The bunch of grapes I painted is a cluster of Baco Noir I photographed out at the Schwenk Wine Cellars vineyard (Kent, NY) last autumn.  I loved the beauty of the old leaf.  For me, the leaf is really what the painting is about, and the grapes are a beautiful counterpoint to the leaf.  The leaf is beautiful even though it is old and beginning to wither.  It stood watch over grapes along with many other leaves and drew in nutrients from the sun’s rays to nourish the grapes.  The grapes are plump and full of delicious juice destined to become a delicate wine and they could not have arrived at this perfect, plump and ripe moment without the support and steadfastness of the leaf.

Since that last post we have also harvested our pumpkins and today we will set them around in our yard for a visual delight. Yesterday I made some pumpkin bread, but I must admit I could not bring myself to cut into any of the pumpkins we grew yet … it seemed almost like murder to do so. Instead, I used a can of Libby’s pumpkin I had on hand. Soon I know I will have to cut open some of the pumpkins we grew and I know that they will make delicious, soothing, and healthy soups, breads, and pumpkin butters … but oh, how I wish I did not have to cut them.

16oct09-finalharvestOf course, a few of them are destined to be this year’s Jack o’ Lanterns and I do anticipate quite a bit of fun with that. It is so exciting to have such a nice selection of big healthy pumpkins we managed to grow ourselves in the Sincere Pumpkin Patch. We only had a few that were eaten into by various critters (including dogs). We haven’t weighed any of these, but as you can see some are quite large.

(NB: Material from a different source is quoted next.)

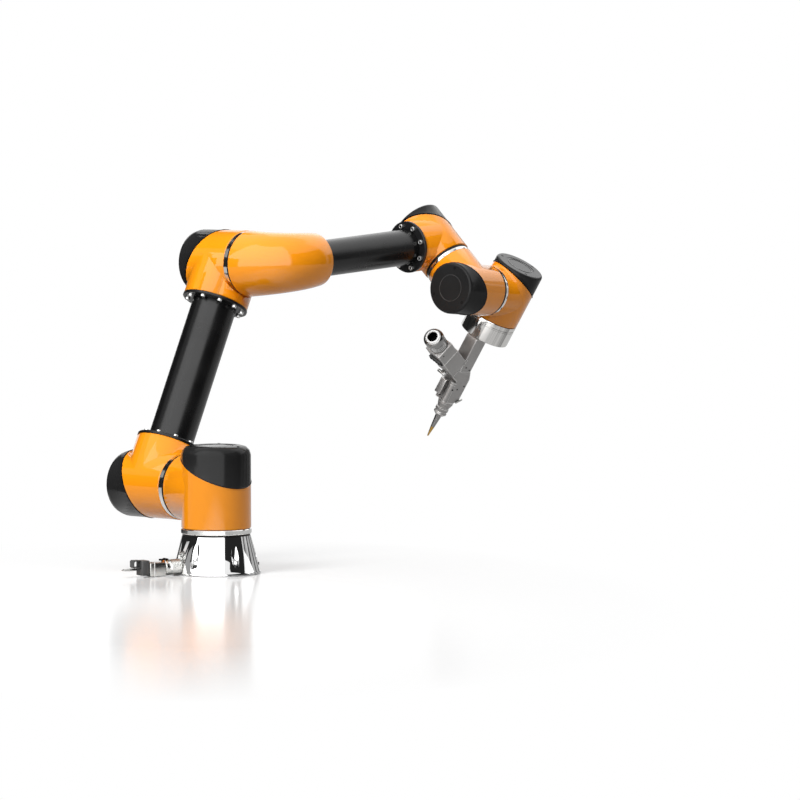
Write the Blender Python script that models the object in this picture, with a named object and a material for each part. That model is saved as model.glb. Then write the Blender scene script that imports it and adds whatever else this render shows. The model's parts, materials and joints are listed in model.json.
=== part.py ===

With Halloween only two weeks away we have a party to plan and costumes to gather. I used to love helping my children plan their Halloween costumes. I still remember my first costume when I was a child … it was simply a plastic mask of a Saint Bernard with a little elastic string that held it to my face. That was it, just the mask.

I also remember being prepped for Trick or Treating by my older brothers, and my mother taught the boys how to make a sort of a seat with their arms that they could use to carry me if I became tired. It all seemed so official to me, the little shy and quiet girl, as my brother’s practiced making the seat with their arms and had me climb on for a test run in our kitchen under the supervision of my mother.

I could feel the sense of importance my brother’s were feeling at being given such an important task, it was a great feeling that something big was about to happen. A year or two later, we were all in the kitchen again putting a ghost costume on my little brother and prepping him for his big night out. Of course in this later scene I was one of the experienced Trick or Treaters. What a great adventure childhood was, and I treasure the rich memories I have of those days.

Today as we prepare for Halloween on our dear 50-acre farm, I know we will have no visits from wayward Trick or Treaters. So, we will make our own Halloween party with a few friends and at some point in the evening we will all venture out to the Sincere Pumpkin Patch to see about that visit from the Great Pumpkin that we all have been anticipating.

This will be Sweet Pea’s first Halloween, and I know my daughter will make it extra special and we will have a great time.

My husband is taking a vacation day today and we are going to venture out to breakfast at the Lighthouse Restaurant on the Point, a cozy café out by Lake Ontario that some friends of ours opened last March in a what used to be a crab stand many years ago. We have been going there each Saturday morning for breakfast, but this week we break that tradition because of the vacation day.

Tomorrow he will be helping some friends move, and I will be helping a local vineyard harvest their grapes. I expect it will be cold and wet, but a great adventure that includes a tasty lunch and a free bottle of wine. I wish my husband could be there with me, because everything is more fun with him by my side.